LEWIS: You know, we want to make emphasis of this game being so brutal now. No, this game has been brutal. This game was brutal from the first time you told two men to take their bodies and run full speed into each other. The way you play the game is the way the game was designed. And I don't care what you do with helmets, what you do with shoulder pads, what you do with any of these things. It still comes down to a man running full speed into another man.

GREENE: Well, what about a mom I'm thinking about, Ray Lewis, whose son wants to play football desperately, and she says, I can't let you do that because I don't want you to have the risk of a brain injury. It's just too dangerous? I mean, how would you sit down with a family and talk to them about that decision?

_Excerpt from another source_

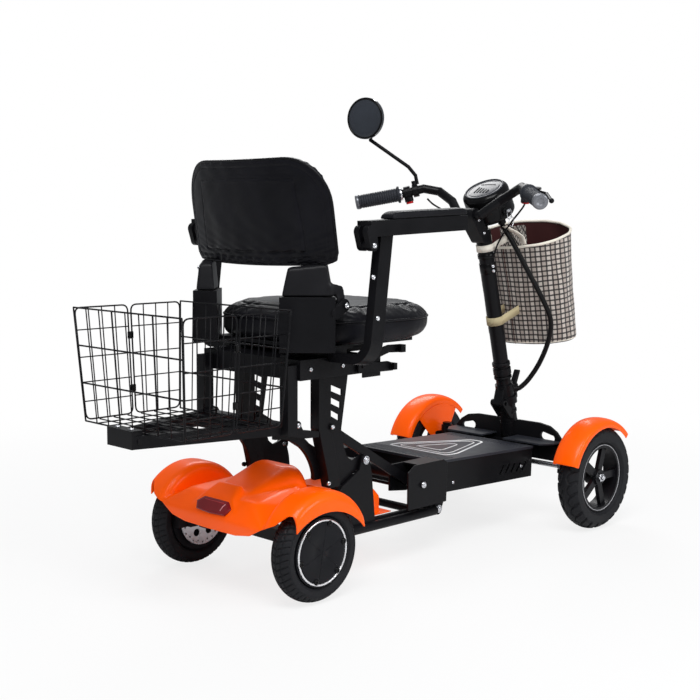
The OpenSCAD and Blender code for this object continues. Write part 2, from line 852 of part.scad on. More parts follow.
module stem_tube() {
    color(black) place() difference() {
        union() {
            stem_place() {
                translate([0, 0, fold_t + gap]) cylinder(h = stem_top - fold_t - gap, r = stem_r);
                translate([0, 0, fold_t + gap]) cylinder(h = 10, r = collar_r);
                translate([0, 0, fold_t + gap]) cylinder(h = 42, r = stem_r + 4);
                translate([0, 0, fold_t + 70]) cylinder(h = 16, r = stem_r + 4);
                yplate(-tongue_w / 2, tongue_w / 2)
                    capsule([hinge_x, fold_t], [-14, fold_t + 26], hinge_r, 10);
                ybar([hinge_x, fold_t], hinge_r, -tongue_w / 2, tongue_w / 2);
                ybar([hinge_x, fold_t], hinge_pin_r, -tongue_w / 2 - cheek_w, tongue_w / 2 + cheek_w);
                // cheeks that carry the latch
                both() yplate(8, 12) capsule([stem_r, latch_t], [latch_x, latch_t], 6, 6);
                ybar([latch_x, latch_t], 3, -12, 12);
                // gland of the cable loom
                translate([0, 0, gland_t]) rotate([0, 90, gland_turn]) cylinder(h = stem_r + 14, r = 9);
            }
            yplate(-20, 20) capsule(clamp_bar, clamp_foot, 17, 13);
        }
        ybar(clamp_bar, bar_r + fit, -21, 21);
        // room for the cheeks of the base
        stem_place() both() {
            ybar([hinge_x, fold_t], hinge_r + gap, tongue_w / 2 + 0.1, far);
            yplate(tongue_w / 2 + 0.1, far) hinge_room(1);
        }
        stem_place() translate([0, 0, stem_top + over]) cylinder(h = far, r = plug_r + gap);
    }
}

module stem_latch() {
    color(black) place() stem_place() difference() {
        union() {
            yplate(-7, 7) capsule([latch_x, latch_t], [latch_x, fold_t - 4], 5, 4);
            yplate(-7, 7) capsule([latch_x, latch_t], [latch_x + 24, latch_t + 30], 5, 4);
            ybar([latch_x, latch_t], 6, -7, 7);
        }
        ybar([latch_x, latch_t], 3 + fit, -8, 8);
    }
}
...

LEWIS: Because it's the same risk that somebody got to sit down and talk to a fireman, right? Somebody who wants to be a firemen - guess what the risk of that is. The risk of you going to save somebody else's life is you may lose your life. Policemen - you got the same risk. So everybody got risk. Like, so you choose what your risk is. I think my real argument is don't make this such a bad game because of the way the game was always played. And so when you sit down and talk to a child, just like I told my sons, you know what you need to do, right? There are people bigger. There's people stronger. And there's people faster. So if you're going to do what you need to do, you need to change your body. You need to look a different way. So it's a bunch of things that go into it. And then, at the end of the day, it's still a choice. If you think about it, nobody's really forcing us to do this. Nobody would ever have to force me to play the game. When I was in the schoolyards playing with no shoes on and every day I came home, nobody had to force me to do that. There was no referees. So when you got a busted lip and you got a busted nose, what you going to do? Say what, cry? OK, cry. Suck it up, and get back in there.